Everything from the first line down to the line containing "its front up." should be reproduced exactly; please include nothing else.

-- START --

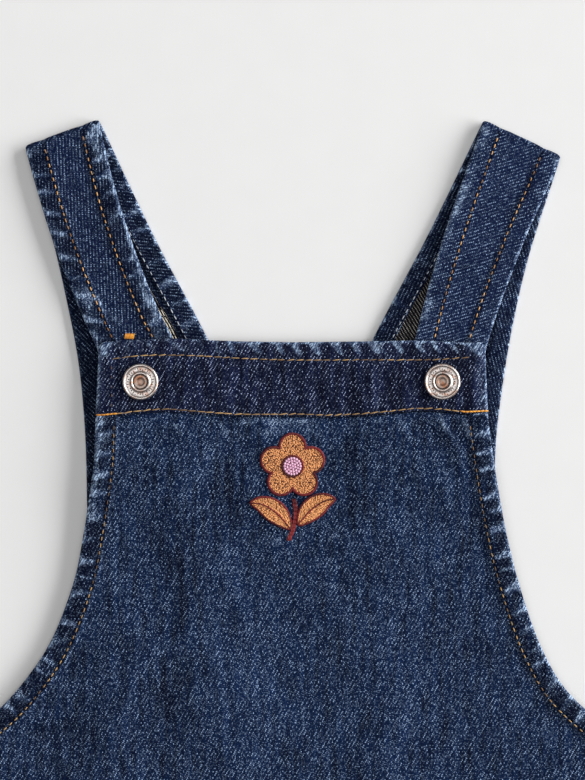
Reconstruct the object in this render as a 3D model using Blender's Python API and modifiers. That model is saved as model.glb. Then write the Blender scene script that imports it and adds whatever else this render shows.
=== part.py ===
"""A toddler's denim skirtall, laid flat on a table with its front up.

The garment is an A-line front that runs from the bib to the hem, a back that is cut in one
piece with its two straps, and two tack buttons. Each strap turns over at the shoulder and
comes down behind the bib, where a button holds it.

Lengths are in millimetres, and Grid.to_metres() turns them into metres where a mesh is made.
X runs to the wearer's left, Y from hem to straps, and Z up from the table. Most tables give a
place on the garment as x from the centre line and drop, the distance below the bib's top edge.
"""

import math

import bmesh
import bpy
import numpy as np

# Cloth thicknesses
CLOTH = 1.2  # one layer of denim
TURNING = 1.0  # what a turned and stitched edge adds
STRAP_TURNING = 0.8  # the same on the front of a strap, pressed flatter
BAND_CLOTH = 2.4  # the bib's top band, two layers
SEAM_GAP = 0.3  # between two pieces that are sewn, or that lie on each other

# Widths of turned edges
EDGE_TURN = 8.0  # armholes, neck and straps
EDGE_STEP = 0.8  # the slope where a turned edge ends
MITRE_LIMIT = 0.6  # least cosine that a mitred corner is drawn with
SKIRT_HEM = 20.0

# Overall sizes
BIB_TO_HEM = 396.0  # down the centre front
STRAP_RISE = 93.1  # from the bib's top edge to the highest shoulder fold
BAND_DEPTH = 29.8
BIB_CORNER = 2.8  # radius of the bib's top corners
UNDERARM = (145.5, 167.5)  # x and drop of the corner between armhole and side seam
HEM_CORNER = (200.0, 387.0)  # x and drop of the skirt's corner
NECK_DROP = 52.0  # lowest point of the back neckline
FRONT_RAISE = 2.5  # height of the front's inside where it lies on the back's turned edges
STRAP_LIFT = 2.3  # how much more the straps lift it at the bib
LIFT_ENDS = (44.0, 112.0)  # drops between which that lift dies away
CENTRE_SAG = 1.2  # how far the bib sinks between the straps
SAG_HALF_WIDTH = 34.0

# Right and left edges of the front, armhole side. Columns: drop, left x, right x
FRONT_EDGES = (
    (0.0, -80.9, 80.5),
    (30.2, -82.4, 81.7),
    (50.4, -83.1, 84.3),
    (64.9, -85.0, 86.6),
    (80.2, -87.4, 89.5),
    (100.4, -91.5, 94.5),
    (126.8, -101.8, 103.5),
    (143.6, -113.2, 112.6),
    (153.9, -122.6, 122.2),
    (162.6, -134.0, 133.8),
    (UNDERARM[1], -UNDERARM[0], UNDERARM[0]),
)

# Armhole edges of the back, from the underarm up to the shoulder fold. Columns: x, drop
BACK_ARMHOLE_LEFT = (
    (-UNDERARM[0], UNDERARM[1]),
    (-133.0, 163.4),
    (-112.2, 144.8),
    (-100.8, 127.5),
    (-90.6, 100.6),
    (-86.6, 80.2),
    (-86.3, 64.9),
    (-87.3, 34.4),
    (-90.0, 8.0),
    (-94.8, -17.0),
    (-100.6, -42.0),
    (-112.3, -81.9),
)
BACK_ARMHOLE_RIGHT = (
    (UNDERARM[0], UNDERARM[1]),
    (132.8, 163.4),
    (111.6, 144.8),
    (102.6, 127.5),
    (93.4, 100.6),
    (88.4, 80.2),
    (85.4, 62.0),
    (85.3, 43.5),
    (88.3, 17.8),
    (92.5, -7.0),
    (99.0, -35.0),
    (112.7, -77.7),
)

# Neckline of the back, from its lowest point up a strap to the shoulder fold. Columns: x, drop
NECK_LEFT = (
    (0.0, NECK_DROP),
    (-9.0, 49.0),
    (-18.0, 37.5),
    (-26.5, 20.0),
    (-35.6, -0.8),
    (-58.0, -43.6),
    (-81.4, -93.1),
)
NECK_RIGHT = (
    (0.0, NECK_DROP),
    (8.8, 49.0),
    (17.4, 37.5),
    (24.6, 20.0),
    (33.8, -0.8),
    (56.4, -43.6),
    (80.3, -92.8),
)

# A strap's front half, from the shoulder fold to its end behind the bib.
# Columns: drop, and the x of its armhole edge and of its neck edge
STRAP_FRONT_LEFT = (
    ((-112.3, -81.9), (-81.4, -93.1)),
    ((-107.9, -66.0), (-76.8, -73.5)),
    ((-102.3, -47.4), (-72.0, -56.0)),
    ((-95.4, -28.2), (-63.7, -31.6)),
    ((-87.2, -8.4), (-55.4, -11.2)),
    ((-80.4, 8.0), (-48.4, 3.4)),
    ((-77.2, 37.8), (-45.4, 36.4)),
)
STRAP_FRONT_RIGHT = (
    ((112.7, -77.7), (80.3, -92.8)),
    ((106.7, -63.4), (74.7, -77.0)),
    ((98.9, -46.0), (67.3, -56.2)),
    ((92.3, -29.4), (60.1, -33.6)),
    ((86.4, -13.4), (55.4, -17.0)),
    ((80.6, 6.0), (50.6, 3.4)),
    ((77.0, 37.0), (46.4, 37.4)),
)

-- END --

Solution to the problem:
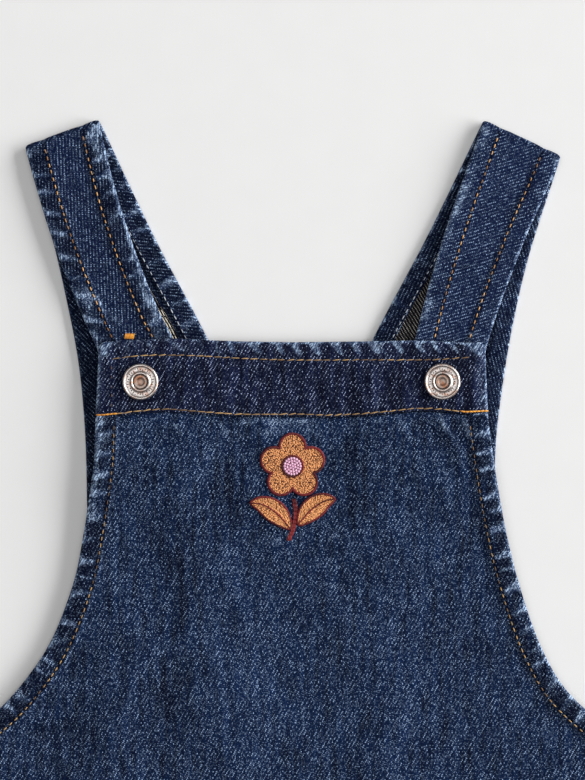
Reconstruct the object in this render as a 3D model using Blender's Python API and modifiers. That model is saved as model.glb. Then write the Blender scene script that imports it and adds whatever else this render shows.
=== part.py ===
"""A toddler's denim skirtall, laid flat on a table with its front up.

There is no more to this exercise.